Waldman said he was interested in the program and was given the name of a 13-year-old Muscovite whose parents had been trying to leave the Soviet Union since 1977. On the day of his bar mitzvah, Waldman went through the rite of passage twice, once for himself and again for Alexander Bialy.

“It felt kind of good,” said Waldman, now a 19-year-old student at the University of California, San Diego. “We had a symbolic chair with a picture of Alex on it. I went through the usual prayers and rituals, but I was doing it for him.”

As a result of Waldman’s proxy bar mitzvah, several other young people at Temple Beth Israel have opted for such dual ceremonies, Kaplan said.

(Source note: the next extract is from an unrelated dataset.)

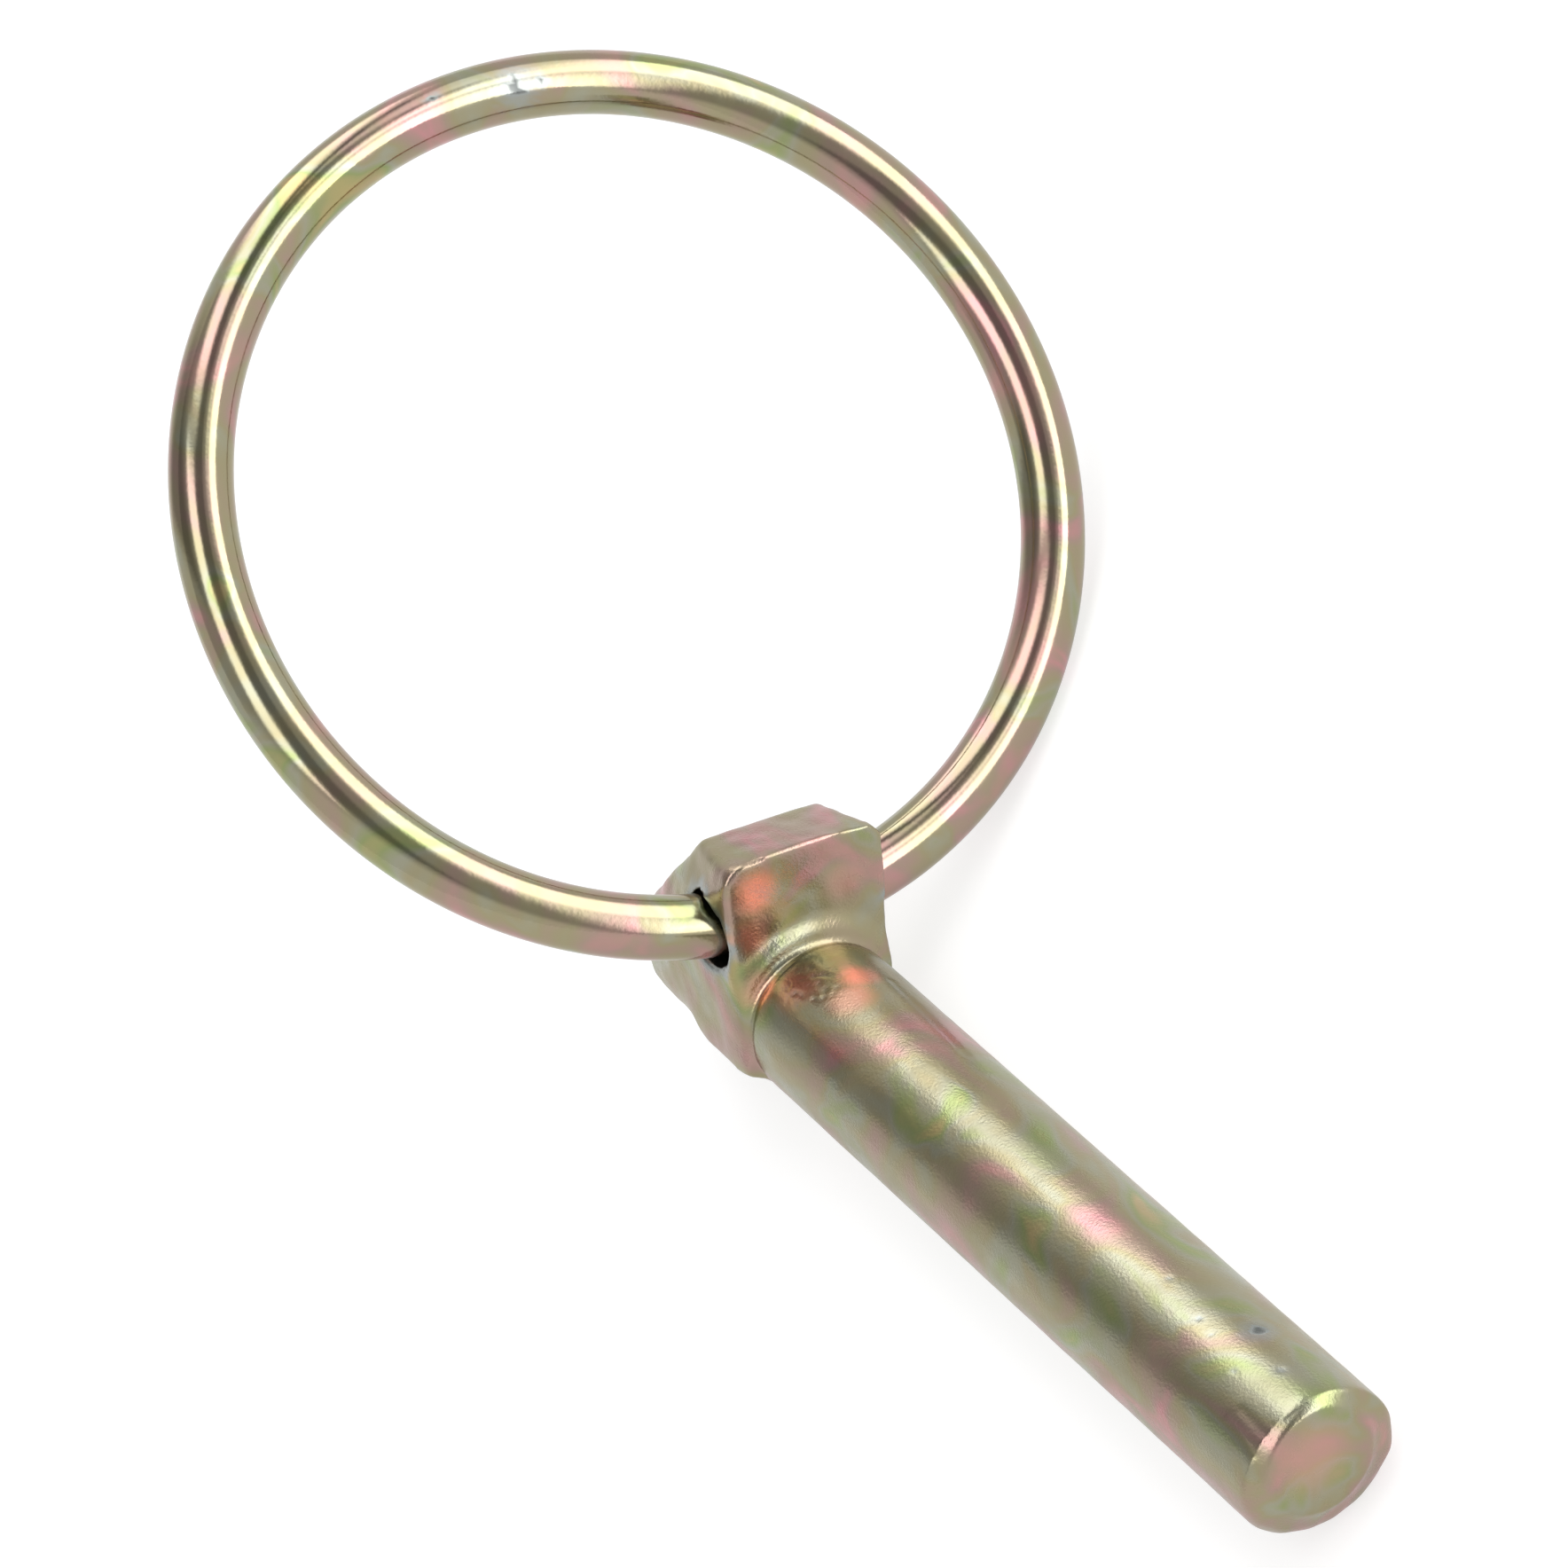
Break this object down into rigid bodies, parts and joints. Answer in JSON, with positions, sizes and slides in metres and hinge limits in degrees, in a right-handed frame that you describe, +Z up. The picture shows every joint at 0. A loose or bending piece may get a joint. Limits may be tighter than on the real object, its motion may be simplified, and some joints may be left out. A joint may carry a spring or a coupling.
{
  "type": "lynch pin",
  "caption": "Lynch pin: a forged steel pin with an offset lug, and an open wire ring that swings in a cross hole through the lug.",
  "frame": {"origin": "centre of the part's footprint, on the surface that it lies on", "axes": "+Z up; +X along the shank from the lug to the tip, as the pin lies on its tip, its collar and one side of its ring"},
  "size_m": [0.1002, 0.0532, 0.0501],
  "materials": {
    "pin_steel": "satin yellow zinc plate",
    "ring_wire": "bright yellow zinc plate"
  },
  "bodies": {
    "pin": {"pin": "pin_steel"},
    "ring": {"ring": "ring_wire"}
  },
  "joints": [
    {"name": "ring_swing", "type": "hinge", "parent": "pin", "child": "ring", "pos_m": [-0.01264, -0.01345, 0.01031], "axis": [0.0086, -0.7573, 0.653], "range_deg": [-130, 213]}
  ]
}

More important, Alexander Bialy’s symbolic bar mitzvah inspired the synagogue’s congregation to “adopt” the Bialy family.

The family, which includes two sons, a daughter-in-law and a grandson, first applied for exit visas in 1977, but Soviet officials refused to allow Leonid Bialy to emigrate because he had worked in a plant where he had access to state secrets, said Marina Ratner.

Bialy, 56, who worked as a television repair man, has been unable to work for most of the past decade because of a succession of heart attacks, said Marina Ratner. Both he and his wife, 52, who was seriously injured in an automobile accident in 1981, have subsisted on disability pensions, Ratner said.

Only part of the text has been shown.